The other panellists were Patrick Freer, a senior vice-president with Fengate Asset Management, Agnes von dem Hagen, vice-president, legal services with Infrastructure Ontario (IO), and Hagit Muriel Elul, a partner and co-chair, Arbitration Practice Group with Hughes Hubbard & Reed LLP.

Annibale identified how conflicts might arise in P3s where they wouldn’t on a standard job.

“With the size and the complexity of the contract in play, you are not dealing with a single contract, you are dealing with a multiplicity of contracts, interface agreements and the like, pass-through agreements within the P3 chain,” he said. “A subcontractor may be dealing with several levels up and indeed disputes may be passed up to the authority. So that’s a profound layer of complexity absent outside of a P3 context.

“And another point is the length of time that a P3 goes. Often you are dealing with a 20-year to 50-year life cycle of a project so that is a layer of additional complexity.”

The longer time period means it’s extra important not to burn bridges, Annibale said. In shorter projects, an aggrieved party might use more aggressive tactics to resolve problems because the long-term ramifications might be less obvious.

“But in a P3 setting you might want to hold your powder on levelling a bad-faith allegation,” said Annibale. “In my experience, when that has been done, that is a good way to sour a relationship.”

The large amount of P3 contracts in IO’s portfolio convinced the agency to establish its own dedicated dispute-resolution management team, von dem Hagen noted. This means fewer ad hoc solutions, she explained.

“We have to be more systematic and more strategic,” she said.

IO has a dispute-resolution template in its contracts that is relatively consistent, said Annibale. When a dispute arises, there are generally one or two levels of negotiations among the parties involving intermediates and then senior management and boards, and then a dispute could go to an independent certifier. Next steps could include referees, an adjudication process or an issue expert, and finally, litigation. Annibale explained mitigation is generally not part of the official process and suggested it best remain outside of the contract.

“So within the confines of that,” he said, referring to the myriad options, “parties will say, before we go all the way, let’s have an exchange of documents so we can have meaningful mediation to consider. That is typically how mediation gets inserted.

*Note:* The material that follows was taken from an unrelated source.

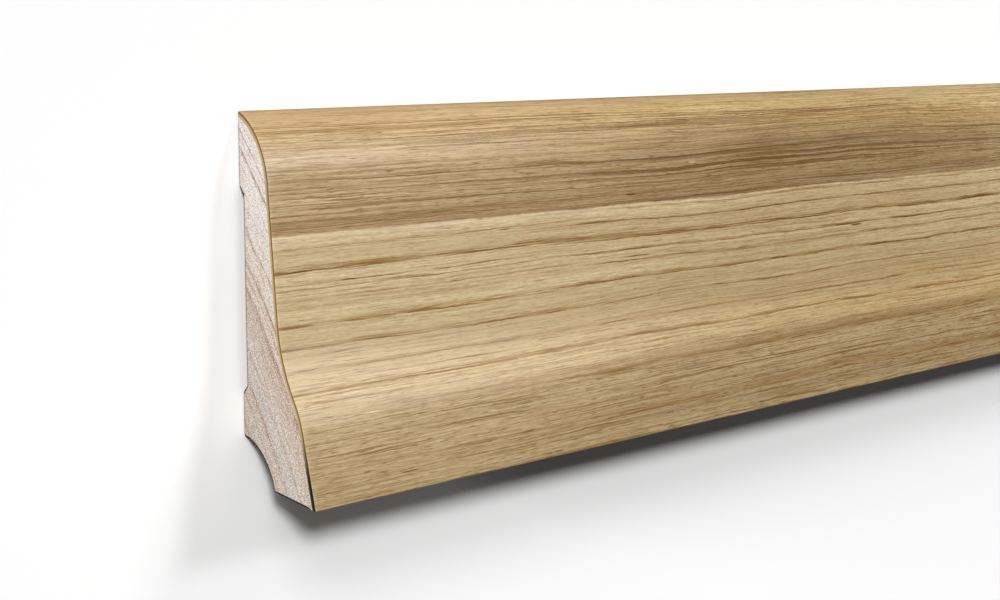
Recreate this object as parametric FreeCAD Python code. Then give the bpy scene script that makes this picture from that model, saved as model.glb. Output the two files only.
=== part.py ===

“I think that’s the right way to do it. There is no sense in contractually binding parties to mediation when they don’t want to mediate.”

Annibale said he is generally a big proponent of mediation in that it focuses the attention of the parties and avoids the larger costs of arbitration. Von dem Hagen said mediation can be valuable in preserving relationships but unless it can be certain the parties will accept the mediator’s decision, the process could be a waste of time and could prolong the dispute.

During a discussion of the role of an arbitrator and whether one or a panel of three arbitrators is best, Elul, an adjudicator herself, commented, “The job of the arbitrator is a lonely one” that requires her to puzzle through issues on her own. But when there are three, they get to bounce issues off each other, making for better decisions, she said, and that process can be valuable for the parties in dispute to observe.

Elul also advised against advocating for the use of one adjudicator who might be too partisan on one side. They might push too hard and lose credibility, and they risk being alienated from the other two.

Fengate’s Freer said it’s at the arbitration level that becomes clear it’s highly valuable to keep good notes. It is eye-opening what documents of the past become part of the record, he said.

“As I am writing my notes now, I ask if I am going to be reading them three years later, will they make sense,” he said.

Freer also suggested it’s helpful to employ a counsellor who plays the devil’s advocate role to prevent losing causes from going too far in the dispute-resolution process.